### Task goal
Quote every line from the top of the listing down to and including the line that contains "bead_count = 78; // [60:1:80]".
———
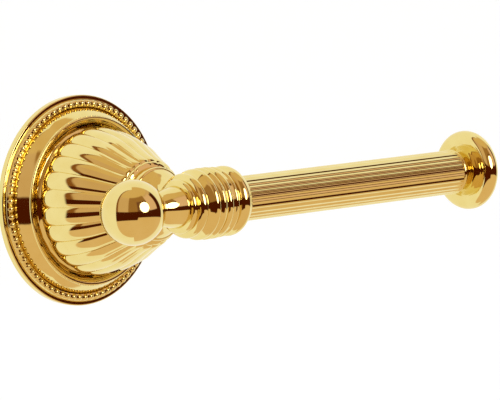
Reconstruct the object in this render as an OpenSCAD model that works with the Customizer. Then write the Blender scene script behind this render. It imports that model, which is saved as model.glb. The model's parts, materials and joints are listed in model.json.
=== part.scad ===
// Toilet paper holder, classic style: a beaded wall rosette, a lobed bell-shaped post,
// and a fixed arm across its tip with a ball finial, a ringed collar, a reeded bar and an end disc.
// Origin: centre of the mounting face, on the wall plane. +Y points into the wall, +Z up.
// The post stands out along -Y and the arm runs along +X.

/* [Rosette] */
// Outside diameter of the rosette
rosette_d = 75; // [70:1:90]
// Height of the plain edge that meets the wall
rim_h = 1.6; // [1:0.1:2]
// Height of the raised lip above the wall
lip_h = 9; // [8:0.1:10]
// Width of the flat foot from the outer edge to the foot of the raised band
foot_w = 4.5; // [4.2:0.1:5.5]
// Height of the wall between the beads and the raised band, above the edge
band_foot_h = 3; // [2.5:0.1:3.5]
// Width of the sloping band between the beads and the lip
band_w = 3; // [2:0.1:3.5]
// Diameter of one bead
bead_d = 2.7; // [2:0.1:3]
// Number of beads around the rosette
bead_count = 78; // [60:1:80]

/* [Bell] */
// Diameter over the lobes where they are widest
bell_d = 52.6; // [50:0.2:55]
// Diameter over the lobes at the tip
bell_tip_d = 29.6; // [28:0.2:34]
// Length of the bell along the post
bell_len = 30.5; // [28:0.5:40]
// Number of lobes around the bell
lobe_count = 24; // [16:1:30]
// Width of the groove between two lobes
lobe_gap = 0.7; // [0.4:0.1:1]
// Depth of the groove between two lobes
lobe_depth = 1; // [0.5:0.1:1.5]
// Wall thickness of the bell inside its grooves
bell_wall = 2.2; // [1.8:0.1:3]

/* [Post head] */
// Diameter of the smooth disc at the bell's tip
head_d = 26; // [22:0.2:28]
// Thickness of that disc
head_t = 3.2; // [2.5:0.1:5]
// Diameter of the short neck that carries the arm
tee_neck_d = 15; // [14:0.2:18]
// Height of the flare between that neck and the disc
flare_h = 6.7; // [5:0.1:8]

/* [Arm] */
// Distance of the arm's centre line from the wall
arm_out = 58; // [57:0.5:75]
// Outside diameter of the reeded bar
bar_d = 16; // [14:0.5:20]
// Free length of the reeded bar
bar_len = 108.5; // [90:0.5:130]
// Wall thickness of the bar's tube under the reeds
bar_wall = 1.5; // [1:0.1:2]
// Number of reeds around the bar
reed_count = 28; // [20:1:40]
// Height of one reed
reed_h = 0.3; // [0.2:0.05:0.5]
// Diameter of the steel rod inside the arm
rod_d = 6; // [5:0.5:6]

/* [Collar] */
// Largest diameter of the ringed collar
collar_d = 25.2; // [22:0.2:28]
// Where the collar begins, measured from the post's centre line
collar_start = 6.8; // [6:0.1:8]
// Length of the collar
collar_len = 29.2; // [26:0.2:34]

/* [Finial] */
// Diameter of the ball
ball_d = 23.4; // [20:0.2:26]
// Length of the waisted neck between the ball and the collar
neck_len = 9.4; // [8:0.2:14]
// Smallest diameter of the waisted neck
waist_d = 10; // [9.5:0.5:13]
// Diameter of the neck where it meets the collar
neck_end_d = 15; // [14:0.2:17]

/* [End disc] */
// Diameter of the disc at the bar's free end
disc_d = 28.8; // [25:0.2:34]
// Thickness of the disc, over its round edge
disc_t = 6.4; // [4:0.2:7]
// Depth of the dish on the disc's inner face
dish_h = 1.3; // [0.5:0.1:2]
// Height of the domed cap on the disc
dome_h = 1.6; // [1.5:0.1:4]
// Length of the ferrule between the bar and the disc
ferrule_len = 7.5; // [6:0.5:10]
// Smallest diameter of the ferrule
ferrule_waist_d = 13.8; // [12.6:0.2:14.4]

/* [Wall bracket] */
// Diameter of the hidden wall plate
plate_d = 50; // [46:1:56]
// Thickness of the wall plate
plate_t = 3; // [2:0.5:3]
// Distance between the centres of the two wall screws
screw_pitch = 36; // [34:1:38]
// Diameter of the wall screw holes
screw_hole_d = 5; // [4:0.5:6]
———
### Solution to this problem
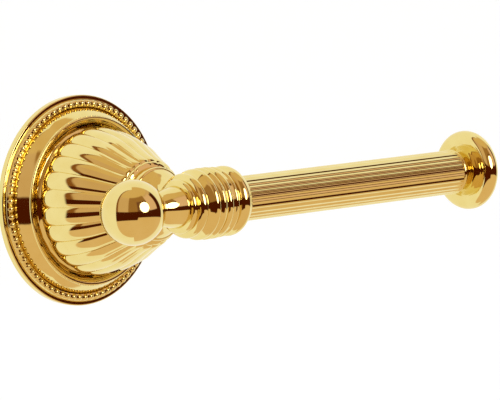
Reconstruct the object in this render as an OpenSCAD model that works with the Customizer. Then write the Blender scene script behind this render. It imports that model, which is saved as model.glb. The model's parts, materials and joints are listed in model.json.
=== part.scad ===
// Toilet paper holder, classic style: a beaded wall rosette, a lobed bell-shaped post,
// and a fixed arm across its tip with a ball finial, a ringed collar, a reeded bar and an end disc.
// Origin: centre of the mounting face, on the wall plane. +Y points into the wall, +Z up.
// The post stands out along -Y and the arm runs along +X.

/* [Rosette] */
// Outside diameter of the rosette
rosette_d = 75; // [70:1:90]
// Height of the plain edge that meets the wall
rim_h = 1.6; // [1:0.1:2]
// Height of the raised lip above the wall
lip_h = 9; // [8:0.1:10]
// Width of the flat foot from the outer edge to the foot of the raised band
foot_w = 4.5; // [4.2:0.1:5.5]
// Height of the wall between the beads and the raised band, above the edge
band_foot_h = 3; // [2.5:0.1:3.5]
// Width of the sloping band between the beads and the lip
band_w = 3; // [2:0.1:3.5]
// Diameter of one bead
bead_d = 2.7; // [2:0.1:3]
// Number of beads around the rosette
bead_count = 78; // [60:1:80]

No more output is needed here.